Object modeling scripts
--- begin ---
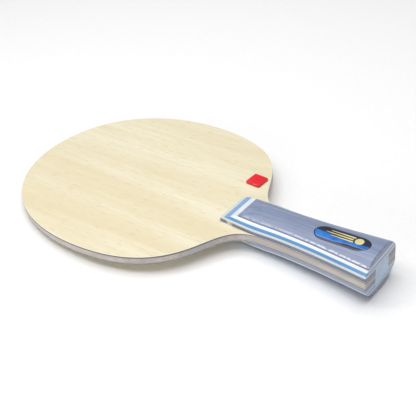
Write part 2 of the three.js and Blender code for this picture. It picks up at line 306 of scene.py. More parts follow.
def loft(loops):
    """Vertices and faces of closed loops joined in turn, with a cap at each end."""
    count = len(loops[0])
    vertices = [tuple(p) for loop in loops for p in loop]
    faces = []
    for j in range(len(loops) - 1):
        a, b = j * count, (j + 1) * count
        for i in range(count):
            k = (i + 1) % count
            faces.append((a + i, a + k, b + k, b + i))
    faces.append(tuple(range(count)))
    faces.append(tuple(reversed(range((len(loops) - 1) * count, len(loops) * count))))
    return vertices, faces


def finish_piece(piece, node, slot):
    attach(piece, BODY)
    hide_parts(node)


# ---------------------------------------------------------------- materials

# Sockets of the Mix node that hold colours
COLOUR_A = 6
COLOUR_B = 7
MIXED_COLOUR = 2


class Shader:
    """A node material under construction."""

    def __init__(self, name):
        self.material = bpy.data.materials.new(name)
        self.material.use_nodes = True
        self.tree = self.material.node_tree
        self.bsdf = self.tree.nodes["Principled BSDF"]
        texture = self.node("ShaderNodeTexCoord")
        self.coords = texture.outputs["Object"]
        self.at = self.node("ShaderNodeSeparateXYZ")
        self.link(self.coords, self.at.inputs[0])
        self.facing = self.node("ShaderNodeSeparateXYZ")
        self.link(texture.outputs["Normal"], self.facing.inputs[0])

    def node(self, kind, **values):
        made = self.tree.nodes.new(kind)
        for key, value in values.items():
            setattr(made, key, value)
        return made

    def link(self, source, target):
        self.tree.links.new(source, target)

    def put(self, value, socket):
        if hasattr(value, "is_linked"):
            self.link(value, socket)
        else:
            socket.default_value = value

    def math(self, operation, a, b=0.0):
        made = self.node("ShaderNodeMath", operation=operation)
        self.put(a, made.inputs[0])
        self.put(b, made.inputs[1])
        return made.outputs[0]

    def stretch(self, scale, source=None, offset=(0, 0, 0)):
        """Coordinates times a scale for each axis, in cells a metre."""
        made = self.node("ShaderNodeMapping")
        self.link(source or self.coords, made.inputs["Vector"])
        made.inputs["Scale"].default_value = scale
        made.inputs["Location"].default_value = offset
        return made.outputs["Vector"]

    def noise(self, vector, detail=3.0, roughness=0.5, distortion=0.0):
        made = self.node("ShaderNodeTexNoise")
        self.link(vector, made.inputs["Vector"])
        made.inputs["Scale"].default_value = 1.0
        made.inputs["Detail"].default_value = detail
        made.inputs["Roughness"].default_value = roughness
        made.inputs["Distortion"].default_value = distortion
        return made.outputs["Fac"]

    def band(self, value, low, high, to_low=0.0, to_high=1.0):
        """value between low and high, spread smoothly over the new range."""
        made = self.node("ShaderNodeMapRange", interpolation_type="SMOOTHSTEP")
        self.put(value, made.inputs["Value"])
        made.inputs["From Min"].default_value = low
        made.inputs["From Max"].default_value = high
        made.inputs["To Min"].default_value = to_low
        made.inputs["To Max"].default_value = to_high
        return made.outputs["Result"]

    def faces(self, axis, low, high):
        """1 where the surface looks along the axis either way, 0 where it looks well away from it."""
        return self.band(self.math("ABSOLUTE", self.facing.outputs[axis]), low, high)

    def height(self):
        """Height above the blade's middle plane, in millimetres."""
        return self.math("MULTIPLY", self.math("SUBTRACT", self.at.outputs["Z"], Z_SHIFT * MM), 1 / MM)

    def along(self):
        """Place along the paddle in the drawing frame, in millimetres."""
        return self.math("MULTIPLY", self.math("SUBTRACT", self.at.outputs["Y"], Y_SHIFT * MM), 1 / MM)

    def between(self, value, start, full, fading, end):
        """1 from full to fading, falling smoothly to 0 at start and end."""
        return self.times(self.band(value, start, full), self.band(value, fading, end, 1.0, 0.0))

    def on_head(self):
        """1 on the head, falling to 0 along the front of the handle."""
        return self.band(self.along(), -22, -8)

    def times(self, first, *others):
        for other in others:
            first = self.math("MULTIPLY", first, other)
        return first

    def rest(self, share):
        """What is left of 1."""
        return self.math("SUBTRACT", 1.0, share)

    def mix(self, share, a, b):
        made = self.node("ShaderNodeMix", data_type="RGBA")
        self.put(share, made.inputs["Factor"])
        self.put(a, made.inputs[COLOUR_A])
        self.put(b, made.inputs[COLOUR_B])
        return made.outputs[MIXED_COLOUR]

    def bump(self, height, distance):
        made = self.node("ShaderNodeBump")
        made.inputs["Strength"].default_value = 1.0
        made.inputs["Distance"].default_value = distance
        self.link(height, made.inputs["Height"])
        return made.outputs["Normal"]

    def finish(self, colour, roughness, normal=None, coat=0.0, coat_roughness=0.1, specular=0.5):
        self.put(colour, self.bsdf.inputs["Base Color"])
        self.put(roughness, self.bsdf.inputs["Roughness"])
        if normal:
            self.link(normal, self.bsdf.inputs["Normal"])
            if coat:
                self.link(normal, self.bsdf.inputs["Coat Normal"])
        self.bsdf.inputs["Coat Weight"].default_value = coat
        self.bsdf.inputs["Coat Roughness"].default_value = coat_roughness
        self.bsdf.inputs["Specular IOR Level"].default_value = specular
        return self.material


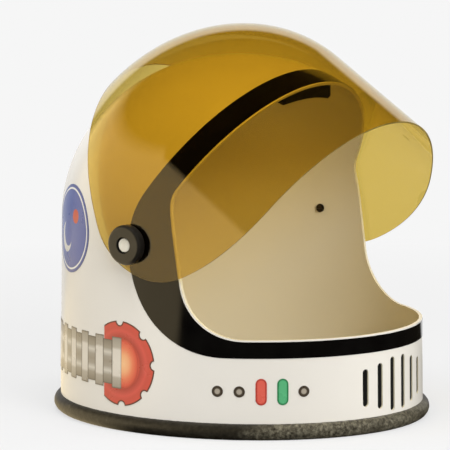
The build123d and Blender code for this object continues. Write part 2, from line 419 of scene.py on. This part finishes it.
--- end ---
YOUR OBJECTIVE:
All lines in the data that contain the word "scene" should be copied.

RESPONSE:
Write part 2 of the three.js and Blender code for this picture. It picks up at line 306 of scene.py. More parts follow.
The build123d and Blender code for this object continues. Write part 2, from line 419 of scene.py on. This part finishes it.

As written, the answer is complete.